Being mistaken for a Nazi, or supporting Nazi Germany, would have to be up there with one of the most offensive misunderstandings in the modern world. But this doesn’t bother Kani much at all. “I’d probably just go whoof at them and let them think what they like eh. Yeah, I am not too concerned about what they think, but if I piss them off, that’s a bonus.”
The swastika and the "Seig Heil" salute aren’t the only symbols Mongrel Mob members hope will cause offence. The patch’s main emblem is a British bulldog, which can sometimes be seen wearing a Stahlhelm, the distinctive German steel helmet. Kani tells me “the British Bulldog wearing a German war helmet should be the biggest insult ever” because the two countries brutally fought each other in World War I and II, and the bloody history is still raw in the public’s memory.
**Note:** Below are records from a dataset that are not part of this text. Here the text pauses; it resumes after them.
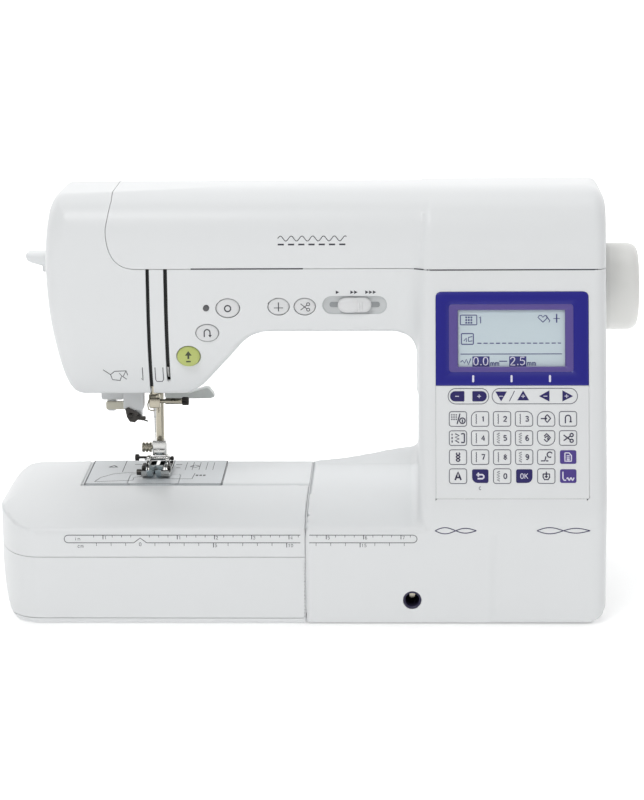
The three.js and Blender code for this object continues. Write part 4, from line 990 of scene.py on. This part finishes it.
def key_icon(row, column, on, x, v):
    """Strokes of the sign on one key."""
    key = (row, column)
    if key in DIGITS:
        return text(on, DIGITS[key], x + 1.0, v - 1.7, 3.4, 0.78)
    if key == (3, 3):
        return text(on, "0K", x - 2.6, v - 1.7, 3.4, 0.5)
    paths = [pts(path) for path in DRAWINGS[key].split("/")] if key in DRAWINGS else []
    paths += computed_signs(row, column)
    return strokes(on, 1.1 if key in {(3, 0), (3, 1)} else 0.8, *(path + (x, v) for path in paths))


def keys():
    """The membrane with raised keys, their outlines and their signs."""
    sheet = panel_loft([(round_rect(201.65 + i, 305.35 - i, 0.15 + i, 76.9 - i, 0.3), d)
                        for i, d in ((0, 2.2), (0, 0.1), (0.3, -0.15), (0.8, -0.2))])
    made("keypad_sheet", sheet, "key", "casing", "keypad", material=MATERIALS["casing"])
    on, base, top = (panel_surface(depth) for depth in (-0.62, -0.2, -0.38))
    tops = {"white": [], NAVY: [], PURPLE: []}
    outlines, signs, light, pale = [], [], [], []
    for r, v in enumerate(ROWS):
        for c, x in enumerate(COLUMNS):
            radii = CORNERS_OF.get((r, c), (1.6,) * 4)
            shape = lambda i: round_rect(x - 5.9 + i, x + 5.9 - i, v - 5 + i, v + 5 - i,
                                         [max(q - i, 0.1) for q in radii])
            colour = COLOURED.get((r, c), "white")
            tops[colour].append(panel_loft([(shape(i), d) for i, d in pts(".35 0 .35 -.35 .5 -.52 .9 -.6")]))
            if colour == "white":
                outlines.append(stroke(base, loop(shape(0)), 0.5))
                signs += key_icon(r, c, on, x, v)
                if 1 <= c <= 3:
                    half = 0.9 if (r, c) in {(1, 2), (1, 3), (2, 3), (3, 2)} else 0.15
                    pale.append(stroke(on, zigzag(x - 2.6, v - 3.4, v + 3.4, half, 8), 0.6))
            else:
                light += key_icon(r, c, on, x, v)
    outlines += strokes(base, 0.5, *(loop(round_rect(x0, x1, 64.5, 75, 5.2, 9))
                                     for x0, x1 in ((210, 237.5), (239.8, 297.6))))
    mid = 69.7
    pads = [round_rect(211.3, 221, mid - 3.5, mid + 3.5, (3.4, .6, .6, 3.4)),
            round_rect(226.4, 236.2, mid - 3.5, mid + 3.5, (.6, 3.4, 3.4, .6))]
    pads += [pts(numbers) + (0, mid) for numbers in (
        "242 3.2 249.8 3.2 245.9 -3.4", "256.9 -2.8 264.8 -2.8 260.8 3.8", "271.6 0 278.6 3.9 278.6 -3.6",
        "287.4 -3.6 287.4 3.9 294.6 0")]
    for k, x in enumerate((216, 231, 245.9, 260.8, 275.9, 290.2)):
        light.append(stroke(top, [(x - 1.3, mid), (x + 1.3, mid)], 0.5))
        if k % 2:
            light.append(stroke(top, [(x, mid - 1.2), (x, mid + 1.2)], 0.5))
    signs.append(stroke(base, [(251.5, mid - 3.4), (255, mid + 3.6)], 0.45))
    signs += text(base, "C", 230.8, 6.2, 2.2, 0.35)
    raised = [panel_loft([(p, d) for d in (0, -0.35)]) for p in pads]
    made("keys_white", gather(*tops["white"]), "key", "casing", material=MATERIALS["casing"])
    made("keys_navy", gather(*tops[NAVY], *raised), "bezel", "casing", material=NAVY)
    made("keys_purple", gather(*tops[PURPLE]), "bezel", "casing", material=PURPLE)
    for name, parts, ink in (("key_outlines", outlines, INK_PALE), ("key_signs", signs, INK_DARK),
                             ("key_stitch_signs", pale, INK_PALE), ("key_light_signs", light, INK_LIGHT)):
        printed(name, parts, ink, "casing", "key")


# ------------------------------------------------------------------ needle area
def needle_parts():
    """Needle, its clamp with a thread guide, and the clamp's screw."""
    clamp = turned("z", *NEEDLE, pts("1.4 127 3.6 127.2 4.1 128 4.1 136 3.6 137 3.3 137"), 28)
    jaw = block(-2.4, 5.4, 107.2, 113, 127.6, 134.6, 0.5, 0.8, "z")
    guide = tube([(-2.6, 109.5, 133.5), (-3.6, 108.6, 130), (-3.2, 108, 126.6), (-1, 107.6, 125.6),
                  (1.6, 107.8, 126)], 0.5)
    made("needle_clamp_body", gather(clamp, jaw, guide), "steel", "needle_slide", "needle_clamp",
         material=NICKEL)
    rod = turned("x", *CLAMP_SCREW, pts("1.5 4.7 1.5 8.6 2 8.8 2.2 9.4 2.2 21 2 21.4 1.6 21.6"), 20)
    knob = turned("x", *CLAMP_SCREW, [(1.6, 20.6), (2.6, 20.8, 1), (3, 21.6, 1), (3, 24.8, 1), (2.5, 25.6, 1),
                                    (1.4, 25.8)], 60, 15, 0.12)
    made("needle_clamp_rod", rod, "steel", "needle_screw", "needle_clamp_screw", material=NICKEL)
    made("needle_clamp_knob", knob, "steel", "needle_screw", material=DARK_METAL)
    needle = turned("z", *NEEDLE, pts(".03 103 .3 105 .45 106.6 .3 107.2 .34 108.6 .5 109.2 .55 119 .9 120.4 "
                                     "1 121 1 133.5"), 14)
    made("needle_blade", needle, "chrome", "needle_slide", "needle")


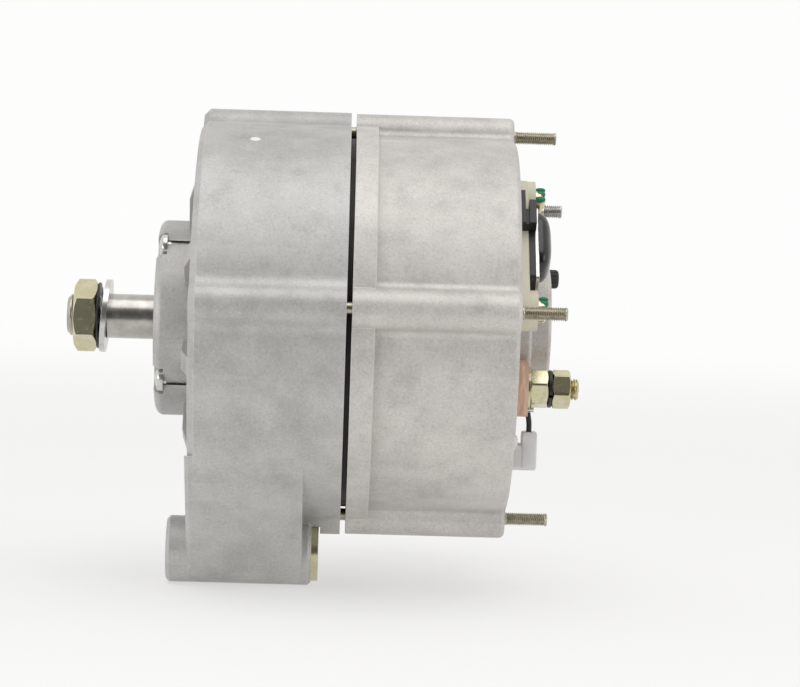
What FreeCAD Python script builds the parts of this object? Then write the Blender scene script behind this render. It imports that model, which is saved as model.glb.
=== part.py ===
import FreeCAD, Part
import math
import os
import Sketcher

# A claw-pole alternator on its side: shaft along X, drive end towards -X, +Z up.
# The origin is on the rotor axis at the drive hub's front face. Lengths are millimetres.
# Each piece is drawn with the pivot lug straight down, then the whole is turned by "clocking".

SIZES = {
    "Layout along the shaft": {
        "hub_height": 15.0,
        "front_depth": 56.6,
        "joint_gap": 2.0,
        "rear_depth": 60.8,
        "front_spigot": 23.0,
        "rear_spigot": 6.3,
        "clocking": 7.0,
    },
    "Drive end housing": {
        "front_skin": 5.1,
        "front_lobe_radius": 7.7,
        "lobe_blend": 7.0,
        "front_wall": 6.0,
        "front_winding_room": 2.7,
        "rim_chamfer": 2.4,
        "hub_radius": 37.3,
        "hub_edge_radius": 3.0,
        "shaft_hole_radius": 10.5,
        "hub_lip": 4.0,
        "window_count": 8,
        "window_inner": 42.5,
        "window_outer": 66.0,
        "spoke_width": 9.0,
        "window_corner": 3.0,
        "gusset_rise": 3.6,
        "gusset_reach": 22.0,
        "gusset_width": 7.0,
        "notch_width": 12.7,
        "notch_depth": 4.0,
        "hub_screw_radius": 34.7,
        "hub_screw_angle": 45.0,
    },
    "Pivot lug and adjusting ear": {
        "lug_below_stack": 17.7,
        "lug_radius": 12.6,
        "lug_front_reach": 9.1,
        "lug_length": 55.1,
        "lug_web_length": 42.4,
        "lug_edge": 1.2,
        "web_step": 1.0,
        "web_inset": 0.1,
        "web_front_bevel": 1.2,
        "pivot_hole_radius": 6.1,
        "bush_radius": 11.0,
        "bush_length": 22.0,
        "bush_stand_out": 2.6,
        "bush_room": 0.5,
        "ear_angle": 30.0,
        "ear_reach": 92.0,
        "ear_radius": 11.0,
        "ear_length": 16.0,
        "ear_hole_radius": 5.25,
        "ear_foot": 17.0,
    },
    "Slip ring end housing": {
        "band_skin": 4.9,
        "rear_skin": 1.3,
        "rear_lobe_radius": 7.4,
        "rear_lobe_blend": 3.5,
        "band_width": 8.3,
        "rear_winding_room": 1.5,
        "rear_wall": 6.0,
        "rear_edge_radius": 2.0,
        "rear_hub_radius": 28.0,
        "rear_hub_step": 7.2,
        "rear_boss_radius": 24.2,
        "rear_boss_height": 14.7,
        "rear_window_count": 4,
        "rear_window_inner": 36.0,
        "rear_window_outer": 60.0,
        "rear_window_half_angle": 12.5,
        "rear_window_first": 70.0,
        "rear_window_pitch": 32.0,
    },
    "Bearings": {
        "race_wall": 3.4,
        "front_bearing_radius": 23.5,
        "front_bearing_width": 14.0,
        "rear_bearing_radius": 20.0,
        "rear_bearing_width": 12.0,
        "rear_bearing_setback": 0.7,
        "front_ball_radius": 4.3,
        "rear_ball_radius": 3.3,
        "ball_count": 8,
        "ball_clearance": 0.1,
        "cage_wall": 1.2,
        "seat_clearance": 0.03,
        "race_relief": 0.8,
        "retainer_radius": 40.0,
        "retainer_thickness": 3.0,
    },
    "Shaft": {
        "seat_radius": 8.5,
        "core_radius": 9.5,
        "thread_radius": 8.0,
        "seat_reach": 19.4,
        "shaft_reach": 34.8,
        "shaft_chamfer": 1.4,
        "nut_flats": 24.0,
        "nut_thickness": 8.8,
        "nut_reach": 32.1,
        "bevel_angle": 33.0,
        "bevel_inset": 0.2,
        "spring_washer_radius": 13.2,
        "spring_washer_thickness": 0.9,
        "washer_radius": 14.0,
        "washer_thickness": 2.0,
        "washer_tilt": 4.5,
        "washer_hole_clearance": 0.6,
    },
    "Rotor": {
        "air_gap": 0.4,
        "pole_disc": 11.0,
        "coil_space": 34.0,
        "claws": 6,
        "claw_root_half_angle": 13.5,
        "claw_tip_half_angle": 6.5,
        "claw_root_depth": 12.5,
        "claw_tip_depth": 4.5,
        "hub_of_poles_radius": 21.0,
        "coil_claw_gap": 3.1,
        "bobbin_wall": 1.4,
        "slip_ring_radius": 15.5,
        "slip_ring_wall": 2.0,
        "slip_ring_width": 8.0,
        "slip_ring_gap": 4.0,
        "slip_ring_start": 103.0,
        "slip_hub_overlap": 3.0,
        "core_end": 128.0,
        "thrust_ring_radius": 13.0,
    },
    "Stator": {
        "stator_radius": 70.5,
        "stator_bore_radius": 50.0,
        "slots": 36,
        "yoke_depth": 6.0,
        "slot_width": 5.2,
        "slot_mouth": 2.4,
        "tooth_tip": 1.6,
        "liner": 0.25,
        "overhang": 14.0,
        "overhang_past_bore": 3.0,
        "overhang_past_slots": 1.0,
        "overhang_round": 3.0,
    },
    "Through bolts": {
        "bolt_radius": 2.5,
        "bolt_stack_gap": 0.5,
        "bolt_shank_radius": 2.3,
        "thread_setback": 0.5,
        "bolt_head_radius": 4.8,
        "bolt_head_height": 3.4,
        "bolt_counterbore": 5.0,
        "bolt_stand_out": 16.4,
        "bolt_end_chamfer": 0.5,
        "hole_clearance": 0.25,
    },
    "Rectifier": {
        "positive_sink_station": 113.0,
        "negative_sink_station": 121.0,
        "sink_thickness": 3.0,
        "sink_inner": 32.0,
        "sink_outer": 62.0,
        "sink_from": 202.0,
        "sink_to": 351.0,
        "diode_radius": 6.0,
        "diode_height": 4.0,
        "diode_setback": 1.0,
        "diode_circle": 41.0,
        "diode_pitch": 40.0,
        "diode_first": 240.0,
        "board_station": 103.5,
        "board_thickness": 1.6,
        "board_inner": 34.0,
        "small_diode_radius": 2.6,
        "small_diode_length": 6.0,
        "post_radius": 4.0,
        "rectifier_screw_circle": 55.0,
        "rectifier_screw_first": 235.0,
        "rectifier_screw_pitch": 40.0,
        "rectifier_screw_radius": 2.0,
        "small_head_radius": 3.8,
        "small_head_height": 2.6,
    },
    "Battery terminal": {
        "terminal_circle": 40.7,
        "terminal_angle": 217.6,
        "terminal_radius": 4.0,
        "insulator_length": 20.0,
        "insulator_width": 18.0,
        "insulator_thickness": 5.3,
        "terminal_washer_radius": 8.0,
        "terminal_washer_thickness": 1.0,
        "terminal_nut_flats": 13.0,
        "terminal_nut_thickness": 6.7,
        "terminal_spring_radius": 7.0,
        "terminal_spring_thickness": 1.5,
        "inner_nut_turn": 49.0,
        "outer_nut_turn": 20.0,
        "terminal_slot_turn": 20.0,
        "insulator_round": 1.5,
        "insulator_sleeve_wall": 1.4,
        "terminal_head_overhang": 2.5,
        "terminal_head_thickness": 3.0,
        "terminal_end": 3.2,
        "terminal_slot": 1.2,
        "terminal_slot_depth": 1.4,
    },
    "Regulator and brushes": {
        "regulator_angle": 57.0,
        "regulator_radius": 45.0,
        "regulator_screw_pitch": 52.0,
        "regulator_ear_radius": 7.6,
        "regulator_flange": 3.9,
        "regulator_ear_height": 7.0,
        "regulator_plate_thickness": 1.2,
        "regulator_plate_length": 33.0,
        "regulator_plate_width": 15.4,
        "regulator_body_height": 2.4,
        "cover_length": 23.0,
        "cover_width": 15.0,
        "cover_height": 5.2,
        "cover_corner": 6.5,
        "cover_round": 3.6,
        "plate_corner": 1.5,
        "plate_overhang": 0.6,
        "holder_inner": 25.0,
        "holder_outer": 47.0,
        "holder_half_width": 9.0,
        "opening_clearance": 0.6,
        "brush_width": 5.0,
        "brush_breadth": 7.0,
        "brush_length": 17.0,
        "brush_clearance": 0.15,
        "brush_gap": 0.25,
        "tunnel_end": 45.0,
        "spring_radius": 2.2,
        "spring_wire": 0.5,
        "regulator_screw_radius": 2.0,
        "regulator_head_radius": 4.4,
        "regulator_head_height": 4.2,
    },
    "Small terminals": {
        "shroud_station": 13.0,
        "shroud_length": 15.5,
        "shroud_short_length": 11.0,
        "shroud_wall": 2.6,
        "shroud_space": 1.4,
        "shroud_depth": 5.0,
        "lamp_stud_radius": 2.5,
        "lamp_stud_circle": 45.0,
        "lamp_stud_angle": 95.0,
        "lamp_stud_reach": 19.0,
        "lamp_base_radius": 5.5,
        "lamp_base_height": 8.0,
        "lamp_nut_flats": 8.0,
        "lamp_nut_thickness": 4.0,
        "phase_stud_circle": 31.8,
        "phase_stud_angle": 42.0,
        "phase_cap_radius": 3.7,
        "phase_cap_height": 3.9,
        "phase_cap_round": 1.2,
        "phase_socket_depth": 1.0,
        "phase_post_radius": 2.6,
        "phase_post_reach": 14.4,
        "blade_circle": 53.7,
        "blade_angle": 249.0,
        "blade_width": 6.3,
        "blade_thickness": 0.8,
        "blade_reach": 8.6,
        "connector_height": 14.6,
        "connector_breadth": 8.4,
        "connector_depth": 6.5,
        "connector_setback": 3.8,
        "lead_radius": 1.0,
        "lead_pin_radius": 1.2,
        "lead_pin_reach": 3.2,
        "lead_pin_offset": 6.5,
        "lead_pin_edge": 1.8,
        "lead_end_gap": 0.4,
        "lead_entry_offset": -2.6,
        "lead_bend_height": 3.6,
    },
}


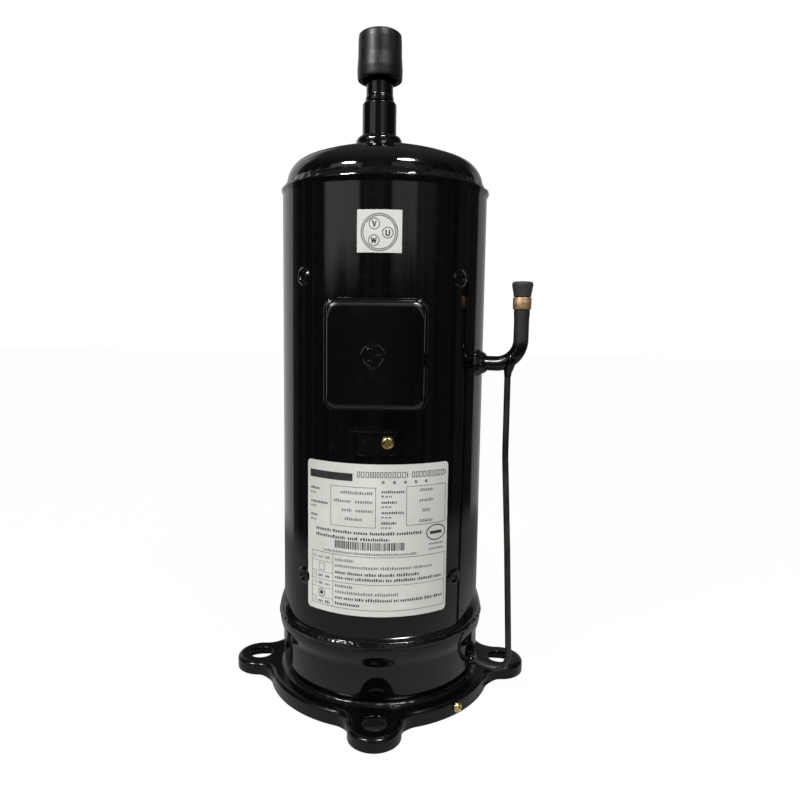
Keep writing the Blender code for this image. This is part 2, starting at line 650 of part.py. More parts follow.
def carriers():
    crank = carrier("crank_axis", (0, 0, 0), ("crankshaft", "rotor_core", "rotor_cage", "upper_balance_weight",
                                              "lower_balance_weight", "oil_pickup_tube"))
    carrier("orbit_axis", (THROW, 0, 0), ("orbiting_scroll", "orbiting_bush"), crank)


shell()
top_cap()
bottom_cap()
weld_beads()
base_plate()
suction_stack()
discharge_line()
labels()
terminal_box()
earth_points()
fixed_scroll()
orbiting_scroll()
oldham_ring()
main_frame()
crankshaft()
balance_weights()
rotor()
stator()
lower_frame()
suction_valve()
discharge_valve()
carriers()
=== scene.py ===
import math
import random

import bmesh
import bpy
from mathutils import Matrix, Vector, noise


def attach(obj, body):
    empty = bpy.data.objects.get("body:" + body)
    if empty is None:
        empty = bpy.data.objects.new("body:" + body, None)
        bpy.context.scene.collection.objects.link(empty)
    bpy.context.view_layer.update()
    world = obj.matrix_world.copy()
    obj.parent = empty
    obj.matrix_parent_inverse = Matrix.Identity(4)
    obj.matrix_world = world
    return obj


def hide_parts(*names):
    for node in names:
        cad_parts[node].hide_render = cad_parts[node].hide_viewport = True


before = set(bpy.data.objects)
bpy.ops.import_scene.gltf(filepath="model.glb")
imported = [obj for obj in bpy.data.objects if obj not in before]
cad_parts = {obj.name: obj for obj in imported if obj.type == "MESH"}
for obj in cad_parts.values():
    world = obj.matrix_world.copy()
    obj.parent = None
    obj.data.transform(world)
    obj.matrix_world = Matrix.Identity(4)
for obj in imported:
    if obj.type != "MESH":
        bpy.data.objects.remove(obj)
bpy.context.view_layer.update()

SCENE = bpy.context.scene
MM = 0.001
TAU = 2 * math.pi

# main sizes in millimetres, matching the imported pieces
SHELL_R = 82.6
PLATE_TOP = 12.7
PLATE_T = 3.2
FOOT_RADIUS = 104.9
FOOT_END = 20.1
RING_R = 94.5
FOOT_FILLET = 16.0
HOLE_R = 9.5
FOOT_SKIRT = 1.7
DOME_R = 79.2
CROWN_R = 180.0
KNUCKLE_R = 21.0
KNUCKLE_AT = DOME_R - KNUCKLE_R
KNUCKLE_Z = 411.5
LEAN = math.asin(KNUCKLE_AT / (CROWN_R - KNUCKLE_R))
SUCTION_X = -5.4
DISCHARGE_AZ = math.radians(-22.0)
DISCHARGE_Z = 273.0
DISCHARGE_LEG = 116.0
BOX_X = -2.2
BOX_Z = 281.2
PIN_CIRCLE = 9.0
BASE_SCREW_AZ = math.radians(-48.5)
BASE_SCREW_Z = 6.6
EARTH_X, EARTH_Z = 6.6, 217.2
FILM_BACK, FILM_R = 82.66, 82.92
INK_BACK, INK_R = 82.90, 82.97
FRONT = (0, -1, 0)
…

Ironically, over the years it appears the gang has become territorial over the borrowed symbols. Kani says the Stormtroopers are the only other gang in New Zealand he knows that use the same "Seig Heil" salute. But despite being allies, sharing doesn’t sit well with him. “They are not us. They are not the best. I don't agree with them using the same salute, I think they should go and get their own. We have been here longer,” he said. “Yeah, if I see one of them doing it I’d probably do something about it.”
Before Nazi Germany, the swastika was—and still is—an ancient icon that stands for divinity and spirituality in religions such as Hinduism, Buddhism and Jainism. Now, New Zealand's largest gang claim that same icon symbolises mongrelism and the Mongrel Mob as a whole.
*An earlier version of this article misstated the name of Poots Kani's Mongrel Mob chapter. It has since been corrected.